Optimal Confidence Bounds for Sparse Random Projections

Abstract Random projections enable efficient dimensionality reduction while preserving geometric structure, with applications spanning accelerating linear algebra computations, differential privacy, and fine-tuning large language models. Variants of the Johnson-Lindenstrauss lemma quantify confidence bounds via Chernoff-type inequalities, yet despite sustained effort, theoretical guarantees remain exponentially weaker than what both known limits and empirical behaviour suggest-gaps often exceeding few orders of magnitude. Closing this gap is both challenging and essential for applicability in non-asymptotic regimes, where precise bounds directly determine computational requirements and guarantees.
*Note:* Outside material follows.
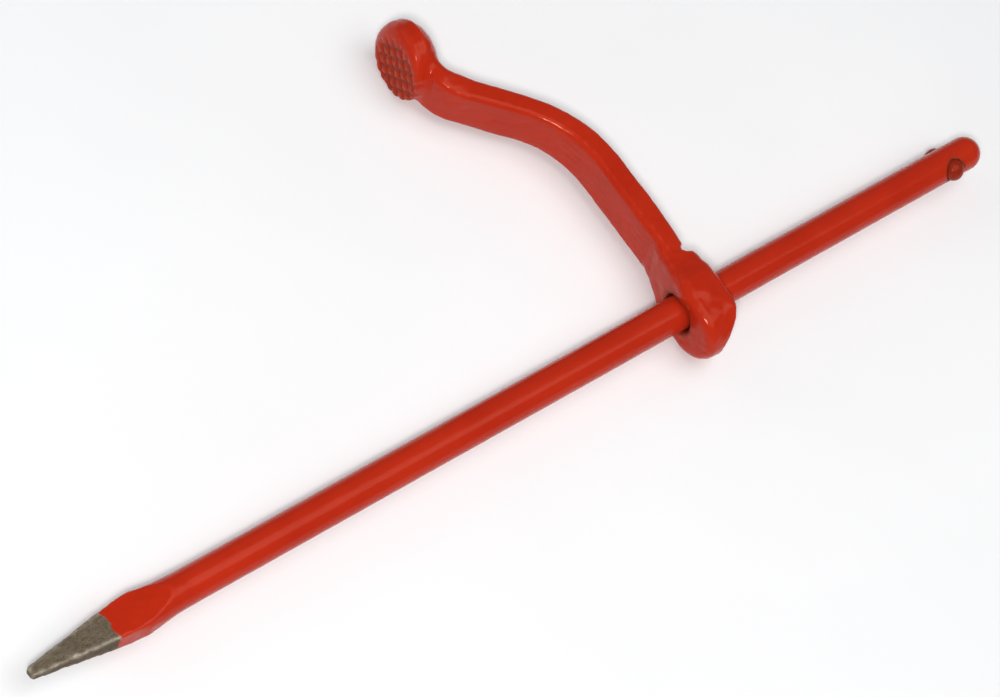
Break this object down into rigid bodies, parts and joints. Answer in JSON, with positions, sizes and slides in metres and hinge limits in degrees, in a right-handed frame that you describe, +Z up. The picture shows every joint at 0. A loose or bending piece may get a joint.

This paper establishes optimal non-asymptotic concentration bounds for sparse Rademacher projections, achieving the sharp threshold of Burr et al. and improving upon previous results through exponentially better confidence, or equivalently reducing required dimensions by a large factor-observed to be even larger in applications, with extensions to non-oblivious bounds for structured inputs. These results follow from a unified analytical framework of independent interest to probability theory and its applications: a) negative association of moments; b) refined Hanson-Wright-type concentration bounds for randomly masked quadratic chaos achieving optimal constants via rational approximants; and c) precise methods for aggregating conditional Bernstein-type bounds.